E-readers in Uganda

A girl at a Kenyan school enjoys reading from her e-reader. Photo image: Worldreader project

“Folks in Uganda love your story,” Elizabeth Wood, my publisher, wrote to me recently. She was referring to my children’s book The Blue Marble, which has just been imported back into the country in a novel way. She forwarded an email from Daria, one of her colleagues, who is currently on a trip to Uganda for the Worldreaderproject:

I’m so excited! When the teachers at Humble [a school in Uganda] saw that there were African books on their e-readers they actually seemed astounded. A quick look into Humble’s library and you know why: everything was American. This might be going too far but they looked like they were in a state of disbelief, almost as if they themselves had never really connected the idea of books and African authors. Actually, when Esther said The Blue Marble was by a Ugandan writer a few of them commented in disbelief.

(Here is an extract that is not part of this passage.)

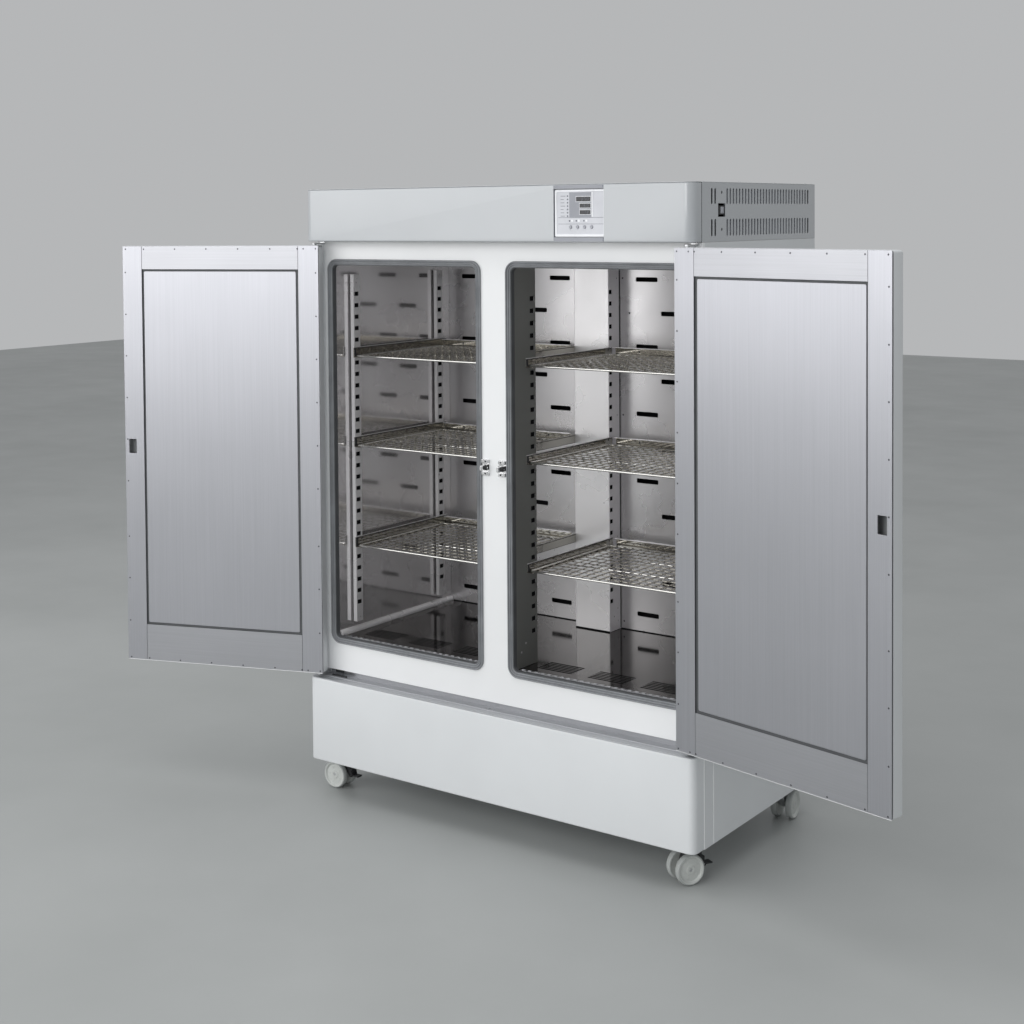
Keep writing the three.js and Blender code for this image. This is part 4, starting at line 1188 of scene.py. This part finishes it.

Seeing the Ugandan names actually made a few of them giggle with surprise and delight. Jackee Batanda is going to be the first Ugandan author most of them read.

Worldreader is a non-profit organization committed to delivering digital books to children and families in the developing world using e-reader technology. Already launched in Kenya and Ghana, the project seeks to promote reading through e-readers and works with underprivileged schools. Worldreader launched in Uganda last week, and, judging by the emails, Ugandan teachers are excited.